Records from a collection
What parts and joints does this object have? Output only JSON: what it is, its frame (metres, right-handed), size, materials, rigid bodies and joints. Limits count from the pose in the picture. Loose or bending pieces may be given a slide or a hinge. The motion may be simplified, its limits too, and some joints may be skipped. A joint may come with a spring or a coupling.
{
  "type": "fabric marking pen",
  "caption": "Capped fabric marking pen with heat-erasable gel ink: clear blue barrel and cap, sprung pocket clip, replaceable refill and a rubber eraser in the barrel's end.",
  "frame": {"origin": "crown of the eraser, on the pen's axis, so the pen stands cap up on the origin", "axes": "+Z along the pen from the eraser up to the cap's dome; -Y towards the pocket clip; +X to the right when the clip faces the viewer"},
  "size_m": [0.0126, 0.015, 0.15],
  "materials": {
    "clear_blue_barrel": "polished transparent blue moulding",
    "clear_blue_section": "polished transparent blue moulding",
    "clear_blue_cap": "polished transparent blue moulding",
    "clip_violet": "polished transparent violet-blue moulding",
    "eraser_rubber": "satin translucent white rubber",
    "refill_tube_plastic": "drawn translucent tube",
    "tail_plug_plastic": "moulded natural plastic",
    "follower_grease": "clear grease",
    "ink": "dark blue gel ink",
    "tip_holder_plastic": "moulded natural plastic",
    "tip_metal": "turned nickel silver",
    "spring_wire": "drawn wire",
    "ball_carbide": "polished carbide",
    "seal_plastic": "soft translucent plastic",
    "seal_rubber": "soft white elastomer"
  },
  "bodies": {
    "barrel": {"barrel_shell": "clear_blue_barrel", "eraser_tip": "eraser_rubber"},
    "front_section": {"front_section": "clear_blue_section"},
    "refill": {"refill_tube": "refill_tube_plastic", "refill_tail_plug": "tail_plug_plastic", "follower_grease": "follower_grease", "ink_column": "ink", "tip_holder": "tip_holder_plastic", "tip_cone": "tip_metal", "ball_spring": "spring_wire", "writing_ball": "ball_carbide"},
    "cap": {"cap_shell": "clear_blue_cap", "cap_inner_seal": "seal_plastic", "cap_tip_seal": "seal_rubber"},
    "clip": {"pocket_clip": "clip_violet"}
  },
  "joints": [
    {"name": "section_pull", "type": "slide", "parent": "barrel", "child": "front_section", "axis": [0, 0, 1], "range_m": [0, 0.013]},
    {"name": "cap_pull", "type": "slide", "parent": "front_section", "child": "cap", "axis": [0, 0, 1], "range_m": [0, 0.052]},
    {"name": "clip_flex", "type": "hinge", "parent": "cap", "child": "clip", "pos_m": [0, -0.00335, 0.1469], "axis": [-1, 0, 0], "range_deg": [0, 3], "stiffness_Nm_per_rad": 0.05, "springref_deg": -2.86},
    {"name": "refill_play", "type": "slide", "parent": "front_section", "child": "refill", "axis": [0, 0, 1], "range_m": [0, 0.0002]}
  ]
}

==

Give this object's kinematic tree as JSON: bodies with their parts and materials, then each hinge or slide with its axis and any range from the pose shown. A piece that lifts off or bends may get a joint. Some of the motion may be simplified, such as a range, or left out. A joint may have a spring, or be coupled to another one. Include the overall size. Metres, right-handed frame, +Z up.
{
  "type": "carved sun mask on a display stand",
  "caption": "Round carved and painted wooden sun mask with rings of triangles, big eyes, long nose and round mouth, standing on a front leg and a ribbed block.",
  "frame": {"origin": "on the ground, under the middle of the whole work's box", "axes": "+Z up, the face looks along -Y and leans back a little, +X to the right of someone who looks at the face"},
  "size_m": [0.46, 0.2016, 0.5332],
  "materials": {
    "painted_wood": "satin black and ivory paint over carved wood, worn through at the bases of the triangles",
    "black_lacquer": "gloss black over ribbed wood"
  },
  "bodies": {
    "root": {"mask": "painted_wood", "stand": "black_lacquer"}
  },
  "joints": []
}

OBJECTIVE: Count the lines above that contain the word "joints". Give only the number.

SOLUTION: 3